Finora non abbiamo scoperto marcatori biologici di questa malattia, e la diagnosi si basa su esami comportamentali che per forza di cose sono imprecisi: età pediatrica e difficoltà relazionali rendono il colloquio un esercizio molto difficile. L’industria ha sviluppato alcuni farmaci, ma l’eterogeneità dello spettro autistico ne compromette l’efficacia: ogni paziente necessita di una cura ritagliata su misura.
Quando guardiamo il funzionamento del cervello di un paziente autistico, possiamo riconoscere che alcune zone del cervello si comportano in modo atipico in presenza di determinati sintomi. La nostra ricercatrice, con una squadra di neurologi, ingegneri e fisici, è riuscita a sviluppare un algoritmo di intelligenza artificiale che scansiona tutte le combinazioni di segnali elettrici e comportamenti autistici, riconoscendo l’appartenenza allo spettro con certezza. In poche parole, con una risonanza magnetica funzionale ottiene una diagnosi molto più affidabile di quanto sia fattibile con un esame comportamentale.
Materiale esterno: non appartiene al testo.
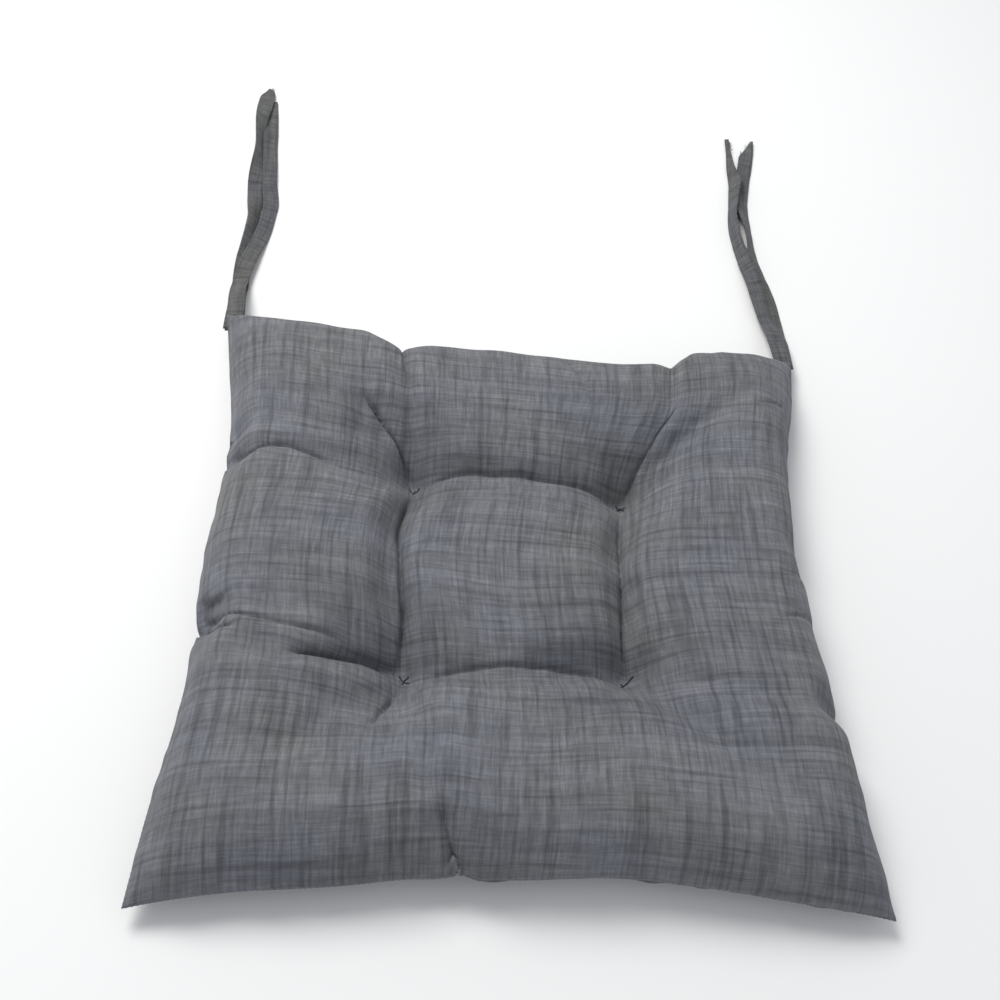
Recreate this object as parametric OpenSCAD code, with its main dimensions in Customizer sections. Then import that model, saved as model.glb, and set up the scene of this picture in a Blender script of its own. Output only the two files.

Soprattutto, quest’analisi si può fare prima ancora che il bimbo possa parlare, non lo stressa in alcun modo, e consente di iniziare la terapia due anni prima del solito, con notevole vantaggio per paziente e famigliari. Quest’innovazione è bella per due motivi: da un lato aiuta nella cura di una patologia invalidante, dall’altro dimostra l’importanza del riuscire a connettere campi di studio diversi per risolvere un problema in modo innovativo. Non vedo un motivo migliore per iniziare a studiare scienza, tecnologia, ingegneria e matematica: puoi essere la ragazza che, diventata dottoressa, sconfigge una malattia.